The Dogs split up here, and AIM as a medium showed the advantage that makes up for its slowness--I was able to run three scenes concurrently without collapsing.  Saul and Yeshua discussed their faiths and trust, and Saul persuaded him to give the townsfolk another chance.  Benedict turned on Ennis and gave him a tongue-lashing from the Book so severe that Clarity asked for mercy.  Eliza took Zeke aside to explain herself, and I got to have my big money line:

Me: When Zeke and Eliza are a little out of earshot from the astonished crowd around the house, she murmurs, "you look like him."
Ben: *raises an eyebrow* "Who?"
Me: Eliza: "Her father. Jeremiah. A Dog, like yourself... almost two years ago now."
Ben: *gets a glass of water and takes a sip so he can do a spit take*

Conflict two!  If I won, she was telling the truth; if Zeke won, she was lying and admitted it.  Ben (playing Zeke) said he'd have fought much harder if my stakes had been "she's lying / you believe her," and when she escalated to physical (comparing his hands to his brother's) he gave.  I liked having stakes that actually changed the town writeup by establishing that as fact, but I'm not sure now whether it would have been better to convince Ben to fight harder.

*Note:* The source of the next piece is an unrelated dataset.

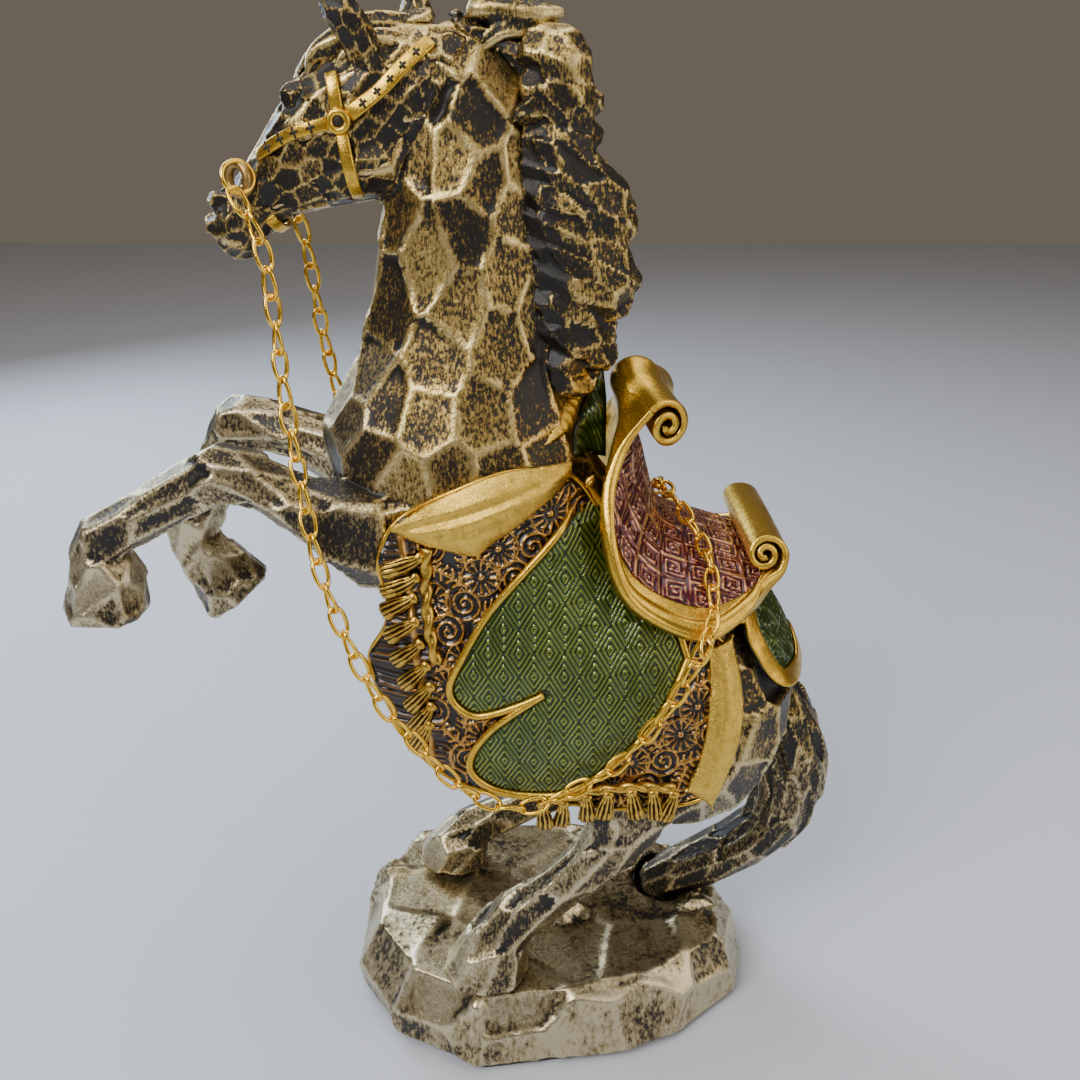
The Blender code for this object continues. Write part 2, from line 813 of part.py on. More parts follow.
HEAD_AXIS = ((-50, 0, 213), (-0.85, 0, -0.52), (-0.52, 0, 0.85), 8.0, 15)
CURB_PLACE, CURB_WIDTH, CURB_REACH = 11.0, 2.2, 9.6
BOSS = (-41.3, 223.6)
BIT = (-62.0, 12.4, 212.9)
BIT_RADIUS, BIT_WIRE = 3.7, 0.7

REIN_DIAMETER = 4.1
REIN_SWING = (  # the left rein from the bit ring to where it comes up over the saddle's edge
    (-60.9, -17.2, 208.9),
    (-57.1, -19, 201),
    (-55.5, -20.5, 188.3),
    (-54.3, -23, 172.5),
    (-52, -26.5, 156.4),
    (-48.4, -32, 137.9),
    (-42.7, -35, 120.5),
    (-35.9, -36.5, 106.2),
    (-28.6, -37, 96.2),
    (-21.1, -37, 86.9),
    (-13.4, -37, 81.5),
    (-4.3, -37, 80.1),
    (11.5, -37, 88.3),
    (20.1, -37, 97.5),
    (27.5, -37, 109),
    (32.2, -37, 119.5),
)
REIN_OVER_SEAT = (  # from the left edge of the seat over to its right edge
    (33.0, -37.2, 122.6),
    (34.4, -34.6, 126.2),
    (35.1, -30.7, 129.2),
    (35.2, -26.1, 131.9),
    (35.3, -21.5, 133.8),
    (34.8, -17.2, 135.4),
    (33.6, -13.0, 137.2),
    (32.1, -8.8, 139.1),
    (30.5, -4.5, 140.7),
    (29.0, -0.2, 141.9),
    (27.9, 4.3, 142.2),
    (27.1, 8.7, 141.8),
    (26.8, 12.9, 140.5),
    (27.0, 17.1, 138.5),
    (27.9, 21.2, 136.1),
    (29.6, 25.4, 133.9),
    (31.8, 29.9, 130.9),
    (34.0, 34.4, 126.3),
    (33.0, 37.2, 122.6),
)


# ---------------------------------------------------------------- sub-assemblies


def build_base(castings, tail, materials):
    """The rock on its felt, with bores for the steel dowels that hold the horse up."""
    outline = (
        (-52, -10),
        (-38, -30),
        (-17, -40),
        (18.5, -35),
        (34.6, -28.6),
        (51, -15),
        (54.5, -0.6),
        (50, 20),
        (30, 37),
        (4, 40),
        (-33, 38),
        (-46, 31),
        (-52, 12),
    )
    levels = ((1.0, BASE_FLOOR), (1.0, 8), (0.97, 13), (0.87, ROCK_TOP))
    slab = hull("slab", [(x * k, y * k, z) for k, z in levels for x, y in outline])
    mounds = []
    for x, y, z in ROCK_MOUNDS:
        foot = [(x + 9 * c, y + 8 * s, 14) for c, s in ((1, 0.3), (0.2, 1), (-1, 0.2), (0, -1))]
        top = [(x + 4 * c, y + 3 * s, z) for c, s in ((1, 0), (-0.4, 0.9), (-0.8, -0.7))]
        mounds.append(hull("mound", foot + top))
    rock = melt("rock_base", [slab, *mounds], 1.1, 1, 330, materials["stone"])
    floor = ((-80, BASE_FLOOR), (80, BASE_FLOOR), (80, -9), (-80, -9))
    carve(rock, [prism("floor_cut", floor, -60, 60)])
    seats = [grown(castings["left_hind_leg"], GAP), grown(castings["right_hind_leg"], GAP)]
    carve(rock, [*seats, grown(tail, GAP)])

    felt_outline = [(x * 0.93, y * 0.93) for x, y in outline]
    bm = bmesh.new()
    face = bm.faces.new([bm.verts.new((x * MM, y * MM, 0)) for x, y in felt_outline])
    pushed = bmesh.ops.extrude_face_region(bm, geom=[face])
    moved = [g for g in pushed["geom"] if isinstance(g, bmesh.types.BMVert)]
    bmesh.ops.translate(bm, vec=(0, 0, FELT_THICKNESS * MM), verts=moved)
    bmesh.ops.recalc_face_normals(bm, faces=bm.faces)
    add_object("felt_pad", bm, materials["felt"])

    pins = (
        ("left_hind_dowel", (-16, -26, 8), (-16, -26, 30), DOWEL_RADIUS, castings["left_hind_leg"]),
        ("right_hind_dowel", (-27, 17, 8), (-27, 17, 29), DOWEL_RADIUS, castings["right_hind_leg"]),
        ("tail_dowel", (33, 7.6, 9), (43, 7.2, 29.5), PIN_RADIUS, tail),
    )
    for name, low, high, radius, casting in pins:
        rod(name, low, high, radius, 14, materials["steel"])
        way = (Vector(high) - Vector(low)).normalized() * BORE_CLEARANCE
        bore = rod(
            name + "_bore", Vector(low) - way, Vector(high) + way, radius + BORE_CLEARANCE, 14
        )
        hide(bore)
        carve(rock, [bore])
        carve(casting, [bore])
    return rock


def build_hair(castings, materials):
    """Ears, forelock, mane and tail, each its own casting set on the horse with a glue line."""
    seats = [grown(castings[name], GAP) for name in ("head", "neck", "torso")]
    near = (
        (-30, 231, -40, 234, 3.4, -7),
        (-32.5, 237, -41.5, 239, 3.5, -9),
        (-35, 242, -43.5, 243, 3.2, -10.5),
        (-38, 246.5, -43.8, 247, 2, -11),
        (-41, 249.3, -42.4, 249.5, 0.7, -11.2),
    )
    far = (
        (-26, 233, -35.5, 236, 3.4, 7),
        (-24.5, 239.5, -33.5, 241.5, 3.5, 9),
        (-24, 244, -31, 244.5, 2.9, 10.5),
        (-26, 248, -29.8, 248.2, 1.8, 11),
        (-28.4, 249.9, -29.2, 250, 0.7, 11.2),
    )
    for name, rows in (("left_ear", near), ("right_ear", far)):
        ear = loft(name, rows, sides=8, steps=1, material=materials["bronze"], roundness=0.3)
        largest_body(carve(ear, [seats[0]]))
    ears = [grown(bpy.data.objects[name], GAP) for name in ("left_ear", "right_ear")]

    lock = melt("forelock", [loft("lock", FORELOCK, sides=14)], 0.7, 2, 120, materials["bronze"])
    largest_body(carve(lock, [seats[0], seats[1], *ears]))
    locks = [grown(lock, GAP)]

    tuft = melt("poll_tuft", [loft("tuft", POLL_TUFT, sides=14)], 0.7, 2, 120, materials["bronze"])
    largest_body(carve(tuft, [*seats[:2], *ears, *locks]))
    locks.append(grown(tuft, GAP))

    lumps = [loft("mane_form", MANE, sides=22)]
    for side, z, x in ((LEFT, 226, 8), (RIGHT, 217, 9), (LEFT, 206, 14), (RIGHT, 196, 14), (LEFT, 186, 16)):
        strand = (
            (x - 14, z + 3, x - 16, z - 5, 3.5, side * 9),
            (x - 7, z + 5, x - 10, z - 5, 4.2, side * 7),
            (x, z + 2, x - 3, z - 4, 3.5, side * 4),
        )
        lumps.append(loft("strand", strand, sides=12))
    mane = melt("mane", lumps, 0.9, 2, 460, materials["bronze"])
    largest_body(carve(mane, [*seats, *ears, *locks]))

    tail = melt("tail", [loft("tail_form", TAIL, sides=18)], 0.9, 2, 320, materials["bronze"])
    return largest_body(carve(tail, [seats[2]])), mane


def build_cloths(form, mane, materials):
    """The caparison in layers: cloth, flaps, hems and tassels on each flank, and the saddle."""
    names = ("gold", "enamel_green", "enamel_red", "filigree")
    gold, green, red, filigree = (materials[name] for name in names)
    around = AroundAxis(*BARREL_AXIS)
    for side, word in ((LEFT, "left"), (RIGHT, "right")):
        view = SideView(side)
        draped(word + "_saddle_cloth", form, CLOTH, view, 0.4, 1.3, 5.4, filigree)
        draped(word + "_tassel_band", form, TASSELS, view, 2.1, 3.2, 4.0, gold)
        draped(word + "_green_flap", form, FLAP, view, 2.3, 3.3, 5.0, green)
        draped(word + "_front_hem", form, FRONT_HEM, view, 2.1, 4.6, 4.4, gold)
        draped(word + "_rear_hem", form, REAR_HEM, view, 2.1, 4.2, 4.4, gold)
    draped("croup_skirt", form, SKIRT, around, 2.0, 3.4, 4.6, green)
    seat = build_seat(form, red)
    room = [grown(seat, GAP), grown(mane, GAP)]
    rolls = (
        ("pommel_scroll", ((26, -16.8, 163.3), (23.2, -8, 166.4), (20.3, 0, 168)), 5.3),
        ("cantle_scroll", ((47.8, -18.4, 133.6), (47.6, -9, 133.7), (47.5, 0, 133.7)), 4.7),
    )
    for name, half, radius in rolls:
        other = [(x, -y, z) for x, y, z in half[:-1]][::-1]
        roll = bent_rod(name, (*half, *other), radius, sides=12, material=gold)
        largest_body(carve(roll, room))


def build_seat(form, material):
    """The saddle: a sheet through the rows of SADDLE, kept clear of what lies under it."""
    tree = BVHTree.FromObject(form, bpy.context.evaluated_depsgraph_get())
    rows = []
    for row in SADDLE:
        left = [(x, -y, z) for x, y, z in row[1:]][::-1]
        across = smooth_through([tuple(map(float, p)) for p in (*left, *row)], 2)
        rows.append([value for point in across for value in point])
    grid = []
    for values in smooth_through(rows, 2):
        line = []
        for k in range(0, len(values), 3):
            point = Vector(values[k : k + 3]) * MM
            spot, normal, _, _ = tree.find_nearest(point)
            if (point - spot).dot(normal) < SADDLE_CLEAR * MM:
                point = spot + normal * SADDLE_CLEAR * MM
            line.append(point)
        grid.append(line)
    bm = bmesh.new()
    middle = [[bm.verts.new(p) for p in line] for line in grid]
    for one, two in zip(middle, middle[1:]):
        for k in range(len(one) - 1):
            bm.faces.new((one[k], one[k + 1], two[k + 1], two[k]))
    thicken(bm, -SADDLE_THICKNESS / 2, SADDLE_THICKNESS / 2, Vector((0, 0, 1)))
    return add_object("saddle_seat", bm, material)


def build_bridle(whole, materials):
    """Straps, bosses, curb strap and bit rings."""
    gold = materials["gold"]
    for side, word in ((LEFT, "left"), (RIGHT, "right")):
        view = SideView(side)
        for strap, (line, width) in STRAPS.items():
            name = word + "_" + strap
            draped(name, whole, ribbon(line, width), view, 0.6, 1.5, width, gold)
        x, z = BOSS
        rod(word + "_boss", (x, side * 12.4, z), (x, side * 14.6, z), 2.2, 14, gold)
        centre = (BIT[0], side * BIT[1], BIT[2])
        torus(word + "_bit_ring", centre, (-0.6, side * 0.8, 0), BIT_RADIUS, BIT_WIRE, gold)
    low, high = math.pi * HEAD_AXIS[3] - CURB_REACH, math.pi * HEAD_AXIS[3] + CURB_REACH
    half = CURB_WIDTH / 2
    band = [(CURB_PLACE - half, low), (CURB_PLACE + half, low)]
    band += [(CURB_PLACE + half, high), (CURB_PLACE - half, high)]
    draped("curb_strap", whole, band, AroundAxis(*HEAD_AXIS), 0.35, 1.3, 2.4, gold)


def build_reins(materials):
    """The chain in three runs: two that hang and swing, and the one that lies over the seat."""
    gold = materials["chain"]
    cord("left_rein", REIN_SWING, REIN_DIAMETER, 2, gold)
    cord("right_rein", [(x, -y, z) for x, y, z in REIN_SWING], REIN_DIAMETER, 2, gold)
    cord("seat_rein", REIN_OVER_SEAT, REIN_DIAMETER, 2, gold)


def main():
    clear_scene()
    materials = {
        "bronze": make_material("bronze", (0.28, 0.24, 0.17), 0.38, 0.9),
        "stone": make_material("cast_stone", (0.33, 0.30, 0.24), 0.42, 0.85),
        "felt": make_material("felt", (0.02, 0.02, 0.02), 0.95, 0.0),
        "steel": make_material("steel", (0.55, 0.56, 0.58), 0.35, 1.0),
        "gold": make_material("gold_paint", (0.82, 0.57, 0.16), 0.35, 0.9),
        "chain": make_material("brass_chain", (0.95, 0.68, 0.25), 0.2, 1.0),
        "enamel_green": make_material("green_enamel", (0.14, 0.27, 0.04), 0.25, 0.3),
        "enamel_red": make_material("red_enamel", (0.32, 0.02, 0.06), 0.25, 0.3),
        "filigree": make_material("filigree", (0.35, 0.18, 0.06), 0.4, 0.7),
    }
    castings, whole = build_horse(materials["bronze"])
    tail, mane = build_hair(castings, materials)
    build_base(castings, tail, materials)
    build_cloths(build_drape_form(), mane, materials)
    build_bridle(whole, materials)
    build_reins(materials)


main()
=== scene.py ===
"""Looks of the rearing horse statuette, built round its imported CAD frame.

Tables are in millimetres and MM turns them into metres. The horse faces -X and its left is -Y.
"""

import math

import bmesh
import bpy
import numpy as np
from mathutils import Matrix, Vector
from mathutils.bvhtree import BVHTree


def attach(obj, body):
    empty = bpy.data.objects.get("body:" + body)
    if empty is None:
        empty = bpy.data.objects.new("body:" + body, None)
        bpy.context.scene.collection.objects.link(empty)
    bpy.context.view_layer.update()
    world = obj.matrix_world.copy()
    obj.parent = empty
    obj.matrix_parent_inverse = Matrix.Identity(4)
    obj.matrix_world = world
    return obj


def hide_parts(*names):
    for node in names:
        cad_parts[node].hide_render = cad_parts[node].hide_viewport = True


MM = 0.001
LEFT, RIGHT = -1, 1
SIDES = ((LEFT, "left"), (RIGHT, "right"))
BODY = "statue"

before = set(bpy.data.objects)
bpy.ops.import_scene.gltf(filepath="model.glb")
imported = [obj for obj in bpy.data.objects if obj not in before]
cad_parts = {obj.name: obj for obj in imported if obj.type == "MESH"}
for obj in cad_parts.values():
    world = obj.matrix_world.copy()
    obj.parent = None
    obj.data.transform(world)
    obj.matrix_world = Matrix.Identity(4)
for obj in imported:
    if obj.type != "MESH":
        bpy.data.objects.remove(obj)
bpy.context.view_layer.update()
random = np.random.default_rng(11)


# ---------------------------------------------------------------- meshes


def show(name, mesh, material=None):
    """Puts a mesh in the scene, shaded smooth."""
    obj = bpy.data.objects.new(name, mesh)
    bpy.context.scene.collection.objects.link(obj)
    if material:
        mesh.materials.append(material)
    mesh.polygons.foreach_set("use_smooth", [True] * len(mesh.polygons))
    return obj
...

Eliza won, and Zeke's world was rocked.  He said he'd baptize the baby if she kept the father a secret, and she agreed; it was only at this point that Zeke became aware of how neglectfully she'd treated the child, and for what selfish reasons, but he did it anyway.

It was getting late and I thought the two conflicts had settle the big questions pretty well, so I kind of pushed the players into pronouncing judgment quickly, and out of character.  Ben liked that, but David and Ian obviously felt rushed, and if we hadn't been so close and it hadn't been 1 am I would have followed their lead.

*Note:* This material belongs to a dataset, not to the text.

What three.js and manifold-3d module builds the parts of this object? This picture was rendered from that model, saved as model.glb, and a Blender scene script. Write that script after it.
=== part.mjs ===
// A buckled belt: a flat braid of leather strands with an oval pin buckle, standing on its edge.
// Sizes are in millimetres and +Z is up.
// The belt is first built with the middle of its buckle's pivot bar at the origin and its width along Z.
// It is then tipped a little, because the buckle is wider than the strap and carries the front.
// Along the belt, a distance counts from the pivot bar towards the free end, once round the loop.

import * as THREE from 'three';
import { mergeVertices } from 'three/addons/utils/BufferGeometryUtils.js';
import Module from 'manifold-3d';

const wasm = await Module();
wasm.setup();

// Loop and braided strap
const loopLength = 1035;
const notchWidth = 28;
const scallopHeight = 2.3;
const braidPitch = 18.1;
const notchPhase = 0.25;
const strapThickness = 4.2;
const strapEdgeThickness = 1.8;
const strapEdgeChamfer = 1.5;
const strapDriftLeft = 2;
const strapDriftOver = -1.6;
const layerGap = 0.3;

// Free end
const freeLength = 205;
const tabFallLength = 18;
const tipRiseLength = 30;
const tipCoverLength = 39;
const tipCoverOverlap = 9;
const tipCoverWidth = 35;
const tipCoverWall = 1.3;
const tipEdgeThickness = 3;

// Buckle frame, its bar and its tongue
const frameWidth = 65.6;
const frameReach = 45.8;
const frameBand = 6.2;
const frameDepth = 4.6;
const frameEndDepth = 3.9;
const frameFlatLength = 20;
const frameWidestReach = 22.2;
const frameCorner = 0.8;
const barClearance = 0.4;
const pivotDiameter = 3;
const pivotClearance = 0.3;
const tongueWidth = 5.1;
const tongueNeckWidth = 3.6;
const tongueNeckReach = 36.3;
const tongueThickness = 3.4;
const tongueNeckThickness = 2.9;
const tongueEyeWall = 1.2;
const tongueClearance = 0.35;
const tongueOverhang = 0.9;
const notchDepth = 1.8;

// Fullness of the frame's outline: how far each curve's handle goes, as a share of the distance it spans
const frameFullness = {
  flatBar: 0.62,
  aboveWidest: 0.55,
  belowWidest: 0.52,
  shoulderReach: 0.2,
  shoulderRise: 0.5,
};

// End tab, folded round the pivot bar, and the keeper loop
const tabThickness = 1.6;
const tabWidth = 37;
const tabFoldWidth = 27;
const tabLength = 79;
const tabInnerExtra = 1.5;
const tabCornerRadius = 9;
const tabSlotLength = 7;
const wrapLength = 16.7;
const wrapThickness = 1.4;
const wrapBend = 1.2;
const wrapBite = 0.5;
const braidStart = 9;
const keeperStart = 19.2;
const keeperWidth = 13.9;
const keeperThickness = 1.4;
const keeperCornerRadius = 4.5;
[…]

As it was, Benedict restored Ennis's reputation and left him Steward, with a quiet promise of bad things if he hadn't actually read the Book when they returned.  Zeke left Hope with Eliza, on the condition that Alwen check in daily and help her raise the child.  Saul absolved Yeshua of attempting to convert one of the Faithful and declared him innocent to the town.

Most interestingly, I thought, was that the Dogs patched Clarity's wound and didn't punish him at all--they seemed satisfied that he'd been hallucinating and wasn't to blame, even though he fired a gun at his own wife.  (When he saw the baby again, he saw it as perfectly normal.)

So:  bite-sized town, only two conflicts, one night of play.  I consciously Said Yes most of the time and didn't feel it impaired anything.  We discussed it afterwards, and the guys made it clear they liked the longer town better, so the next one won't be so quick or tidy; still, I thought this made for a good break after the marathon of Whitevein.

I'm thinking maybe next we do Fort Lemon.

Meguey

Wow. No wonder you got through that in one session - it's a hell of a ride.